┌──
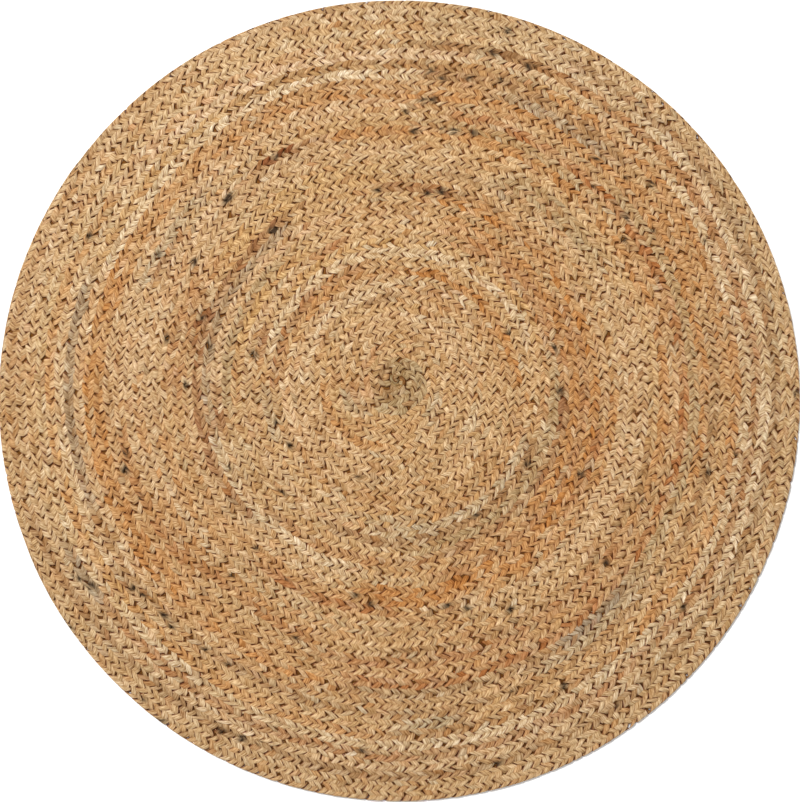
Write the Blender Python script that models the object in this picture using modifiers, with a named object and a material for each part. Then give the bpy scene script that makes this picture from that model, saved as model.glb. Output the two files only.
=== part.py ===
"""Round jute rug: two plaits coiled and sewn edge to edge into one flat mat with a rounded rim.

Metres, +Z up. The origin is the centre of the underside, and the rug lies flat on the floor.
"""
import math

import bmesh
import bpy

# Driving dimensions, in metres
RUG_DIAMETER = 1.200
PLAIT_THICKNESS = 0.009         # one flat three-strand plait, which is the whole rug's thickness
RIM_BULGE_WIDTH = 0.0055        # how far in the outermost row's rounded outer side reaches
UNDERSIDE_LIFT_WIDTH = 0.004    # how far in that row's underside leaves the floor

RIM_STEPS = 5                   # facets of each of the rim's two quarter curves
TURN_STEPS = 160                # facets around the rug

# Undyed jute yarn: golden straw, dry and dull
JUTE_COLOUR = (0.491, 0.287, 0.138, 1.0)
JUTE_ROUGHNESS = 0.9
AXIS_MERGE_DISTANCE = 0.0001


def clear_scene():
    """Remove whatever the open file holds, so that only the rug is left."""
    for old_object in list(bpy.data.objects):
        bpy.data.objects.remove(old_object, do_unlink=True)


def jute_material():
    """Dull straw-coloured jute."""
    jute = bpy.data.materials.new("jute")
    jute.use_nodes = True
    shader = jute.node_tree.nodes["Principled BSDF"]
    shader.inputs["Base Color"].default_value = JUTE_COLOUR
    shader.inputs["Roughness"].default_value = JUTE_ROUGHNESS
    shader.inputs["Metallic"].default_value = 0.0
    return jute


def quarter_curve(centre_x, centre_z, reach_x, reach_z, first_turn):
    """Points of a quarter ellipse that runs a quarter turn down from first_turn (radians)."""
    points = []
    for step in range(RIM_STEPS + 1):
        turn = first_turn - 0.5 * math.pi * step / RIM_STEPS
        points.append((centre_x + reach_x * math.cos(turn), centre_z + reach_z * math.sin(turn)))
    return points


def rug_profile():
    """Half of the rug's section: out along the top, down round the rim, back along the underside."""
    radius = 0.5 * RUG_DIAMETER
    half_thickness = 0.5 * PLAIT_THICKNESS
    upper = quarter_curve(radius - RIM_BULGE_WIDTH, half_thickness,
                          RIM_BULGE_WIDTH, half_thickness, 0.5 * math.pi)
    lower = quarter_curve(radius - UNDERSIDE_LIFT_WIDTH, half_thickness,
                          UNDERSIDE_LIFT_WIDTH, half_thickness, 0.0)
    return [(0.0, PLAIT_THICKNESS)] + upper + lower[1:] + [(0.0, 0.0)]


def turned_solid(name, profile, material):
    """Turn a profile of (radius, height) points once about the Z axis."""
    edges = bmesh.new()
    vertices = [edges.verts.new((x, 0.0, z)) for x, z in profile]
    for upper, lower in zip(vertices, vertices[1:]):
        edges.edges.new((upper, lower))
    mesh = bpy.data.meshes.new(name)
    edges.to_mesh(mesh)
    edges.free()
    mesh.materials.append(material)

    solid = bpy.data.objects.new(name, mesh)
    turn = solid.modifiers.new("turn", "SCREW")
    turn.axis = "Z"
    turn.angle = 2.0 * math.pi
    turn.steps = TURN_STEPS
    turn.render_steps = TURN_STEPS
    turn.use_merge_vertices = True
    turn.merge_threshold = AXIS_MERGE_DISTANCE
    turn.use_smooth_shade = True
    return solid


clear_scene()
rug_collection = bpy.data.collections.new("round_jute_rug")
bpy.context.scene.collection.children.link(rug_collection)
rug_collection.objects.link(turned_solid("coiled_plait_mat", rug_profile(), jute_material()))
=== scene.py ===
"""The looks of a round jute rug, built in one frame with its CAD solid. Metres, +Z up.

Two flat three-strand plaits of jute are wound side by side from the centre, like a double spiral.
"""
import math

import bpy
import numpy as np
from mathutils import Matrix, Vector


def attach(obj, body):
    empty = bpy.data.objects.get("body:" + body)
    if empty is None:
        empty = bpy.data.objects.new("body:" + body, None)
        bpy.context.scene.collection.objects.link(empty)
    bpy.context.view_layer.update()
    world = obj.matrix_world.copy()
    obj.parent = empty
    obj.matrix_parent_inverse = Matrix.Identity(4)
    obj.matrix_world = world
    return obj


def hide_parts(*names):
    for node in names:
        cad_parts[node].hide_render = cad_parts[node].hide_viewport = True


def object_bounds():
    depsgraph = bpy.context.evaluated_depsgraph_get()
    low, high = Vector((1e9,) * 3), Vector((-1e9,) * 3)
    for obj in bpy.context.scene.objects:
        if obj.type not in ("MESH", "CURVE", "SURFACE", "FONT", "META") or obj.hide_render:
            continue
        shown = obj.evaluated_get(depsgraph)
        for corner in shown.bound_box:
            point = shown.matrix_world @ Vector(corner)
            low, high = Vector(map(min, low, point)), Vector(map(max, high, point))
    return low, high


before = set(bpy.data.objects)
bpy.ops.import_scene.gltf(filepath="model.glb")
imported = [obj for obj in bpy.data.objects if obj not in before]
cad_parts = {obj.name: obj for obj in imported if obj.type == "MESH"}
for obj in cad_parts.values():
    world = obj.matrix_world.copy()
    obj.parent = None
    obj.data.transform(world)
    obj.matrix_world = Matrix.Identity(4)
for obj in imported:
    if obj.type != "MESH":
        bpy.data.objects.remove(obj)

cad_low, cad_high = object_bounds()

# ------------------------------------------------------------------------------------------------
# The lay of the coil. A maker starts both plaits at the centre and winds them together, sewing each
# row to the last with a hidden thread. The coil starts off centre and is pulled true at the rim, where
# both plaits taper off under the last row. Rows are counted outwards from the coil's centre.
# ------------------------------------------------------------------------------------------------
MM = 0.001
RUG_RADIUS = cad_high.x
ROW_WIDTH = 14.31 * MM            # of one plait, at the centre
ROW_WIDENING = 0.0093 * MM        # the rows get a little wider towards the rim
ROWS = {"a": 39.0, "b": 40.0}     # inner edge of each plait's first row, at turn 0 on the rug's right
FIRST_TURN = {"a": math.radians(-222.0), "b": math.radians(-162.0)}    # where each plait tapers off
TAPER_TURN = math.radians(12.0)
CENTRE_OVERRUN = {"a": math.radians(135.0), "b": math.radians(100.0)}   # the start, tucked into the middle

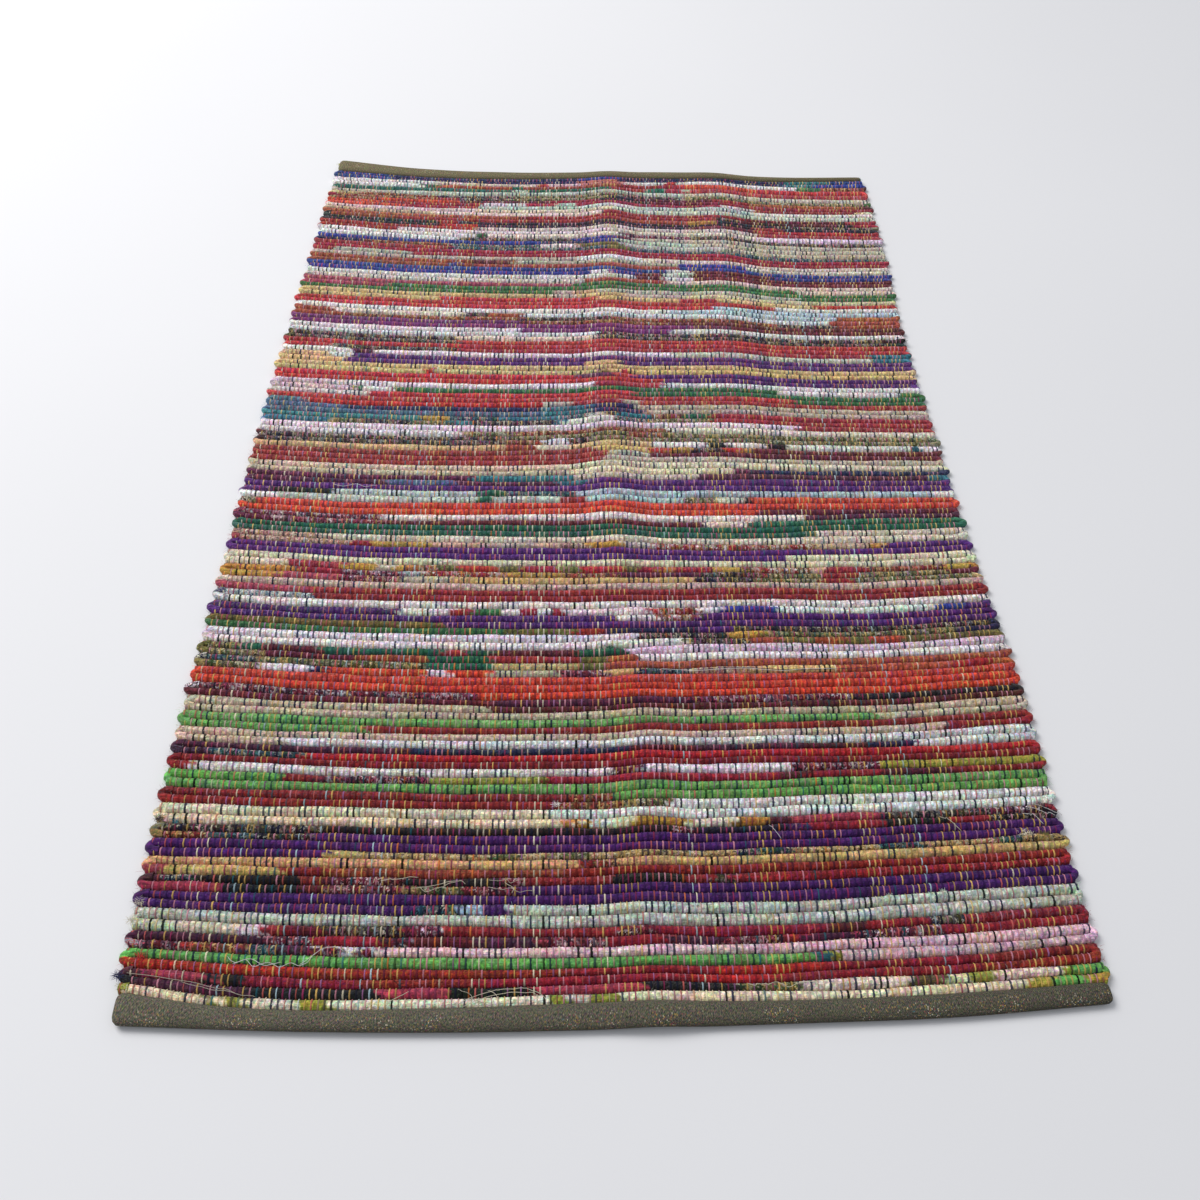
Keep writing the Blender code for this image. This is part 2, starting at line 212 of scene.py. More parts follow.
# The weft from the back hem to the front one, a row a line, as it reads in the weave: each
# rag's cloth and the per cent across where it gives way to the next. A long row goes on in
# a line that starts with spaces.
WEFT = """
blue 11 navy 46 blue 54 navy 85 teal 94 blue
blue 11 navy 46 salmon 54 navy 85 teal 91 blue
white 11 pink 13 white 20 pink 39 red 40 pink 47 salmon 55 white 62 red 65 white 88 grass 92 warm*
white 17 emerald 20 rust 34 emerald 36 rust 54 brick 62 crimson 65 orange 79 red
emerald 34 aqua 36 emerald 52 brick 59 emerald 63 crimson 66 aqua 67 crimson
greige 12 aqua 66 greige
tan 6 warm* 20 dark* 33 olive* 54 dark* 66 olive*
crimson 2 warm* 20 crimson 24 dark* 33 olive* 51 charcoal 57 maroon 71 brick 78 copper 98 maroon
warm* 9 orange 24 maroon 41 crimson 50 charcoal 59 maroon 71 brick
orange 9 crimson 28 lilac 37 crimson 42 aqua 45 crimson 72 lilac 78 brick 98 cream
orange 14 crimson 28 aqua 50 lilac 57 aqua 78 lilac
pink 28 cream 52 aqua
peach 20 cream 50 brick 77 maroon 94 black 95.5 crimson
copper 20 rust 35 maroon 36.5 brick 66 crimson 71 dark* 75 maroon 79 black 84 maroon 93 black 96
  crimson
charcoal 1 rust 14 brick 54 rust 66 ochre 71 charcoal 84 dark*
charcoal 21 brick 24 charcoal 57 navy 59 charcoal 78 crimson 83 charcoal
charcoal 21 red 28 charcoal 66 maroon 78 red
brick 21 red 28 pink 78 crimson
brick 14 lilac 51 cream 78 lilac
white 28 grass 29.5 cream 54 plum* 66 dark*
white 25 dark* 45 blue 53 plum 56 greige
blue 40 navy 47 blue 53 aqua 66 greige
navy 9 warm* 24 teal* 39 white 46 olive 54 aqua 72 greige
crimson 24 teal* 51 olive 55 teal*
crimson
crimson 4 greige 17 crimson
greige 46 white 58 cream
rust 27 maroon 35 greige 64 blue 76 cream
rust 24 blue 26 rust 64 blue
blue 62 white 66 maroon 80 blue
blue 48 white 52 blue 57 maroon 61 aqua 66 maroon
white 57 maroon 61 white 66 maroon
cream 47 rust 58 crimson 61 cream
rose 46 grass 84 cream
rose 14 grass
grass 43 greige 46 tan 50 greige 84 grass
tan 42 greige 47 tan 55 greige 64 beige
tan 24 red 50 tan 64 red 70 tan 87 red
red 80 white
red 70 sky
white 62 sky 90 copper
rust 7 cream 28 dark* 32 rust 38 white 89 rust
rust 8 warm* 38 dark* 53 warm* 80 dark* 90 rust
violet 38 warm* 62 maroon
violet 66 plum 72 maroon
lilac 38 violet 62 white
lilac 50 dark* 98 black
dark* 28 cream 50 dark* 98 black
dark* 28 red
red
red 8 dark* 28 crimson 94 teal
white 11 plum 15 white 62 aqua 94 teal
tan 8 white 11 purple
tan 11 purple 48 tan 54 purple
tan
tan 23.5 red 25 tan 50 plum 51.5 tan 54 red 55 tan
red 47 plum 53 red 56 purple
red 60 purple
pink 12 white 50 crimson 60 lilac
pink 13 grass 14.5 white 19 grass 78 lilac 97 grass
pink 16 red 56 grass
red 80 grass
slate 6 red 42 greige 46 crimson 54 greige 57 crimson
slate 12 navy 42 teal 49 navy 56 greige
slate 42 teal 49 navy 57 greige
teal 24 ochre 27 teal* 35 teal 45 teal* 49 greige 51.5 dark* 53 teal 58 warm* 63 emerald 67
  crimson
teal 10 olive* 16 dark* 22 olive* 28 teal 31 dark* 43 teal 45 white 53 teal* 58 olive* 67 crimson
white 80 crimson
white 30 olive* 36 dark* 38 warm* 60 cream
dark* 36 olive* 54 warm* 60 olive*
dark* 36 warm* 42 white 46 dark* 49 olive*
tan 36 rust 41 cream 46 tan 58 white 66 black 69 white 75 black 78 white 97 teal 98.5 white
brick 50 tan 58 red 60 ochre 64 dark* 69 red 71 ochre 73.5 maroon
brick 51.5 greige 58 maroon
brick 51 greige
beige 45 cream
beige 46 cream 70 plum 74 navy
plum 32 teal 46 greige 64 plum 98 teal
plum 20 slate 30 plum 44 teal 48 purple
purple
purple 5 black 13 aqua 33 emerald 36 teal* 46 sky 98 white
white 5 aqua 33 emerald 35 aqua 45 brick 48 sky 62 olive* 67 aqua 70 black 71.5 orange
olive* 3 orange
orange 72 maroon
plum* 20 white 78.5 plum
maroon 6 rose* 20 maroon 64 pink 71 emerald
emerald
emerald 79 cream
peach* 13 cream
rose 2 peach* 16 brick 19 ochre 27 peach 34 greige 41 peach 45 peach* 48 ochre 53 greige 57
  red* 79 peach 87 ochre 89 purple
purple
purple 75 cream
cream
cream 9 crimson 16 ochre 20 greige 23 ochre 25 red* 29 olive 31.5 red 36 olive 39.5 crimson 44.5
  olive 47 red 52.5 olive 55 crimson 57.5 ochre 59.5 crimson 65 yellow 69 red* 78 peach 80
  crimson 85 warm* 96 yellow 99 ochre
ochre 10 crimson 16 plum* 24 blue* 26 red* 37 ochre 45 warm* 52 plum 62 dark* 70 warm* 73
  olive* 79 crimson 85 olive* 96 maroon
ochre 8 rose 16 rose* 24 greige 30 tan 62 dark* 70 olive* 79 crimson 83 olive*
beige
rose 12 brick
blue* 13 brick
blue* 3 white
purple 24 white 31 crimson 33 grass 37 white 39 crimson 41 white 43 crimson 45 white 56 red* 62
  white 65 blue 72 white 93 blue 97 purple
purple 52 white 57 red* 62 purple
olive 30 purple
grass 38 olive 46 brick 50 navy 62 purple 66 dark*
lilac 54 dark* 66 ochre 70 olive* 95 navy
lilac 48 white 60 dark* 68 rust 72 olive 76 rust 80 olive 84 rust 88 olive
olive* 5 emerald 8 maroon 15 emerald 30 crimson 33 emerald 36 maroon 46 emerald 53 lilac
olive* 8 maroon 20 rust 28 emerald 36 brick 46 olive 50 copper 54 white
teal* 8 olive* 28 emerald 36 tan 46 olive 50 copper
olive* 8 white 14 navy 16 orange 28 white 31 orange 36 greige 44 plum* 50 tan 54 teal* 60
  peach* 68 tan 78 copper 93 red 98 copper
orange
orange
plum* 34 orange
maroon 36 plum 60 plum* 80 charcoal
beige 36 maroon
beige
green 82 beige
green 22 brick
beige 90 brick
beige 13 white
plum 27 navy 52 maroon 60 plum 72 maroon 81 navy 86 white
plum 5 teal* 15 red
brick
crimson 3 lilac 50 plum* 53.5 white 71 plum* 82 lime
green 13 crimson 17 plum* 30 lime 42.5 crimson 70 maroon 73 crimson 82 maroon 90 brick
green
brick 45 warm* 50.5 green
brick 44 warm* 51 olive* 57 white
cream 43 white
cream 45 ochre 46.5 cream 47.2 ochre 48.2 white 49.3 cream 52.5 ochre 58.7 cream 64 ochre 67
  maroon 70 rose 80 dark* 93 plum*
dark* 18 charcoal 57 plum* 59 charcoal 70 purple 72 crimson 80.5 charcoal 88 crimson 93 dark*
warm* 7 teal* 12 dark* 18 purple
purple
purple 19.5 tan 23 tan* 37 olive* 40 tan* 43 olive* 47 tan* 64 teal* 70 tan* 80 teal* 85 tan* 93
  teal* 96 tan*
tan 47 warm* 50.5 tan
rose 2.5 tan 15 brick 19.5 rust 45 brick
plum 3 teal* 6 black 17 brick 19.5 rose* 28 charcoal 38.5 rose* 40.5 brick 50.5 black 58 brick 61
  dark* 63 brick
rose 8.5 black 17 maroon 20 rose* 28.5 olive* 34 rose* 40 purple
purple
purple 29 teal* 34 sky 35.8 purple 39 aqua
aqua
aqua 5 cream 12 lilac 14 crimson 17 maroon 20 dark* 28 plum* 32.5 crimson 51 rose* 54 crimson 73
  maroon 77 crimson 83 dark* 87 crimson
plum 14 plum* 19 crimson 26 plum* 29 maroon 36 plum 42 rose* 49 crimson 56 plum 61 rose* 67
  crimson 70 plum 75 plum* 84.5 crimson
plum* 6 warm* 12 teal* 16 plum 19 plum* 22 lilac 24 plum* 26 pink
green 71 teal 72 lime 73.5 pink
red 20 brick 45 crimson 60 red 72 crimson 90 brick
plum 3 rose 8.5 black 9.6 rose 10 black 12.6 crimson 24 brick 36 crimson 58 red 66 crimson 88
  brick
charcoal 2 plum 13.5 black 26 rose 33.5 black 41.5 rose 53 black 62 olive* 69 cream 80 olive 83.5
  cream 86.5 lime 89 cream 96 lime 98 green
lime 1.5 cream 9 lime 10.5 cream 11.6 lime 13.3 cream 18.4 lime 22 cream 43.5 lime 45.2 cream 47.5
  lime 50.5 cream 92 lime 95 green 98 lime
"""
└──
(Exercise details):
Starting at the line that contains "turn.use_merge_vertices = True" and ending at the line that contains "shown = obj.evaluated_get(depsgraph)", retype each line exactly; omit everything outside that range.

(Written solution):
    turn.use_merge_vertices = True
    turn.merge_threshold = AXIS_MERGE_DISTANCE
    turn.use_smooth_shade = True
    return solid


clear_scene()
rug_collection = bpy.data.collections.new("round_jute_rug")
bpy.context.scene.collection.children.link(rug_collection)
rug_collection.objects.link(turned_solid("coiled_plait_mat", rug_profile(), jute_material()))
=== scene.py ===
"""The looks of a round jute rug, built in one frame with its CAD solid. Metres, +Z up.

Two flat three-strand plaits of jute are wound side by side from the centre, like a double spiral.
"""
import math

import bpy
import numpy as np
from mathutils import Matrix, Vector


def attach(obj, body):
    empty = bpy.data.objects.get("body:" + body)
    if empty is None:
        empty = bpy.data.objects.new("body:" + body, None)
        bpy.context.scene.collection.objects.link(empty)
    bpy.context.view_layer.update()
    world = obj.matrix_world.copy()
    obj.parent = empty
    obj.matrix_parent_inverse = Matrix.Identity(4)
    obj.matrix_world = world
    return obj


def hide_parts(*names):
    for node in names:
        cad_parts[node].hide_render = cad_parts[node].hide_viewport = True


def object_bounds():
    depsgraph = bpy.context.evaluated_depsgraph_get()
    low, high = Vector((1e9,) * 3), Vector((-1e9,) * 3)
    for obj in bpy.context.scene.objects:
        if obj.type not in ("MESH", "CURVE", "SURFACE", "FONT", "META") or obj.hide_render:
            continue
        shown = obj.evaluated_get(depsgraph)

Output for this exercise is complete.